The client connected the team with two subject matter experts, and two groups of users. The first group was students in the Lawrence Hall program and the second, John F. Kennedy high school students enrolled in the Career and Technical Education program for Chicago Public Schools. The goal of the interviews was to gain insights that would contribute to finding the answers to our research objectives.
Subject matter experts
- Many job opportunities available to students are going unfilled due to a lack of applicants.
- Students aren’t checking their school emails, where often applications are sent.
- A messaging and professional network app that facilitates communication between current and former students and networks available for career help would greatly improve post graduation employment rates
- To feel motivated by others, young people need to feel like they are part of a community, have a sense of consistency and trust, and feel respected, like their opinion matters.
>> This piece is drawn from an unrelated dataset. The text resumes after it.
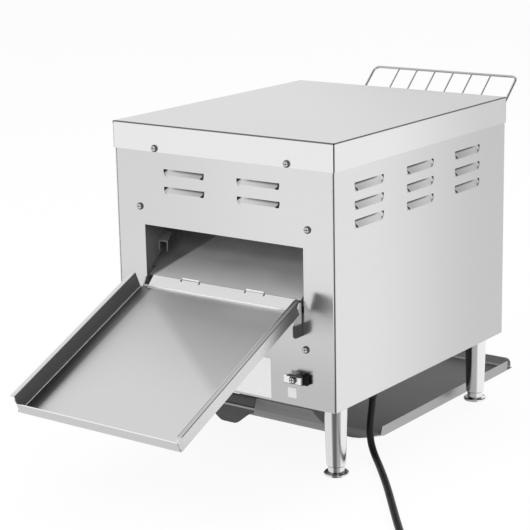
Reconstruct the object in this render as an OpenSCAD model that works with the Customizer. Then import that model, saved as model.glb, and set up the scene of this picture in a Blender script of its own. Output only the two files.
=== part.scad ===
// Countertop conveyor toaster: bread slides down the wire feed rack onto a wire belt, passes between
// quartz tubes, drops off the belt's end and leaves by the rear tray or by the long tray underneath.
// X runs across the machine, Y from the front (-Y) to the rear (+Y), Z up from the counter.

/* [Casing] */
// Width of the lid across the machine
lid_w = 370; // [366:1:376]
// Depth of the lid from front to rear
lid_d = 450; // [446:1:456]
// Height of the lid's top above the counter
lid_top = 460; // [456:1:470]
// Height of the lid's turned-down rim
lid_rim = 38; // [30:1:42]
// How far the lid stands out past the casing on each side
lid_overhang = 1.5; // [1.3:0.1:2]
// Height of the casing's lower edge above the counter
leg_h = 100; // [98:1:102]
// Thickness of the casing's sheet steel
sheet = 1; // [0.8:0.1:1]

/* [Openings] */
// Width of the infeed and discharge openings
mouth_w = 268; // [260:1:268]
// Lower edge of the rear discharge opening
rear_sill = 230; // [226:1:230]
// Upper edge of the rear discharge opening
rear_head = 318; // [312:1:322]
// Lower edge of the front infeed opening
front_sill = 334; // [330:1:335]
// Upper edge of the front infeed opening
front_head = 402; // [396:1:406]

/* [Conveyor] */
// Distance between the belt's strands
belt_pitch = 13; // [12.8:0.1:13]
// Number of belt pitches between the two shafts
belt_run = 21; // [20:1:21]
// Place of the front shaft, front to rear
drive_y = -175; // [-176:1:-174]
// Height of both belt shafts
belt_z = 318; // [317:1:319]
// Width of the belt
belt_w = 248; // [244:1:250]
// Diameter of the quartz heating tubes
tube_d = 10; // [8:1:10]

/* [Trays] */
// Outer width of the rear tray's floor
tray_w = 272; // [268:1:272]
// Length of the rear tray's floor along its slope
tray_len = 273.4; // [260:0.1:280]
// Angle of the rear tray below the horizontal
tray_slope = 24.4; // [22:0.1:26]
// Height of the rear tray's side walls
tray_wall = 24; // [18:1:26]
// Width of the long tray under the machine
catch_w = 262; // [250:1:264]

/* [Legs] */
// Distance from the middle to each leg, side to side
leg_x = 158.5; // [156:0.5:160]
// Distance from the middle to each leg, front to rear
leg_y = 188; // [180:1:190]
// Diameter of a leg at its top
leg_d = 32; // [30:1:32]
// Diameter of a foot
foot_d = 34; // [30:1:36]

/* [Cord] */
// Diameter of the power cord
cord_d = 10; // [8:1:10]

/* [Hidden] */
$fn = 48;

// Casing, from the lid's outside inwards
body_w = lid_w - 2 * lid_overhang;
body_d = lid_d - 2 * lid_overhang;
side_x = body_w / 2;
end_y = body_d / 2;
bend_r = 1.6;
panel_gap = 0.9;
wall_top = lid_top - sheet;
fold = 12;
screw_r = 2;
screw_hole_r = 2.15;
lid_screw_x = 111;
lid_screw_z = lid_top - 33;
high_screw = [141.5, 343];
low_screw = [136.5, 180.5];

// Inner frames
frame_x = 136;
frame_y = end_y - sheet - 0.1;
frame_bottom = leg_h + 2 * sheet;
frame_top = 440;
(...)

- The Lawrence Hall program helps teenagers create resumes, prepare for interviews, understand how to behave in the workplace, and help with their self-esteem - the program shows a very high job placement success rate
- Lawrence Hall students give positive feedback after going through the program
- The Lawrence Hall program has a high net promoter score
- The Lawrence Hall students have lifestyle goals in the far future without a plan or an understanding of how to achieve what they want.
- The students from the public high school have very tangible education or job goals and put in a lot of work to ensure success.
- Both sets of students want a career, to attend a school, or have a lifestyle that was similar to or recommended by someone they knew.
- The students are heavily affected by the exposure they have, or don’t have, to specific circles of people.
A rewarding addition to the access we have to the school during the project was the ability to open a window into our field and share our knowledge with so many young people at John F. Kennedy. I helped the team facilitate a workshop with the students. We first spoke with the students about the UX field and next held an affinity diagramming workshop. This workshop helped with our research to gather insights about our users and gave a hands-on approach to educating students about UX.
Responses during interviews were analyzed and arranged into an affinity diagram to identify patterns and trends about who we would be designing for, what their needs were, and how to create an effective tool to solve those needs. Our affinity diagramming allowed us to uncover empathy tools in the form of proto-personas we could keep coming back to, as a guide to keep our design one that is serving the users.
Empathy tool development
Based on our findings during affinity diagramming we identified a specific problem statement that would guide our design principles, making a framework for our concept design.
Although there are resources available to help high school graduates in moving forward with their careers, there is not an effective way of facilitating communication between the two. Current students as well as graduates are aware of available resources while in school, but most students aren’t utilizing them because relevant information is not being communicated through relevant channels.
Coming out of ideation I had a concept revolving around enabling users to select their desired future outcome and then visualizing the steps in that path. Users could then interact within the app to accomplish the steps necessary to achieve their goals. The goal of the visual path concept was to empower and encourage users to pursue something and not only have a better understanding of what to do but feel like it’s possible; and through our application, the path would feel manageable. Two more concepts were chosen among the team and the next step was to take concepts into concept validation testing.
We tested on-site at John F. Kennedy using paper prototypes with the goal to understand what concept was most desired, which features were well-received, and room for improvement in our flows and designs. In correlation with one concept focused on a career quiz, students were prompted to go through an existing career quiz while being asked questions, observed, and using the think-aloud method. Furthermore we ask what kind of information users would want to know during career exploration.
Concept validation insights
- Students want the capability to quickly see a visualization and support of an achievable path
- Students value personalization and suggestion
- Students want career exploration
- Users want to feel they're able to use the app quickly
TEST AND ITERATE
Based on feedback from testing and keeping initial research and client concerns in mind we moved forward with the path concept, incorporating elements of a career quiz and career exploration. The newly evolved concept was sketched and developed into a clickable prototype to show to the clients and test.
A Site map is developed taking three main perspectives under consideration: previous research synthesis, client feedback during the second presentation, and the outcome of a UX professional consultation with a resource available to us.
Converging the concepts proved to be challenging and it was quickly realized we had too many options for users to move around in the app. There were also barriers to getting the user in the app as certain steps had to be taken before the user could take advantage of the opportunities provided.
We went back to the whiteboard and worked out a new flow. The app ends up trimmed down and streamlined. Interest choices were eliminated, and career suggestions would be based solely on quiz results, or by entering a career name.
We made our third visit to John F. Kennedy high school to get the prototype in front of our target audience. Testing strongly suggested needs for clear, friendly, and guide-centered interactions.
In response we carefully iterated with changes tailored to addressing the usability issues and user feedback we saw in testing without disrupting what was already working about the mobile application.
Product Lifeline Recommendations
- Conduct further research into most effective copy for the target user to relate to and understand
- Find ways to increase feeling of mentorship for users
Communicate, communicate, communicate
Getting stakeholders on board often and early with simple, direct communication establishes an open channel of communication. Whiteboarding up front with the client created a communication style and trust between us that carried through the life of the project.
Get your hands dirty
Going on-site for interviews and tests enables the interviewees and users to be more comfortable and open during tests and interviews. It was important to see how users were interacting with our product in their natural environment.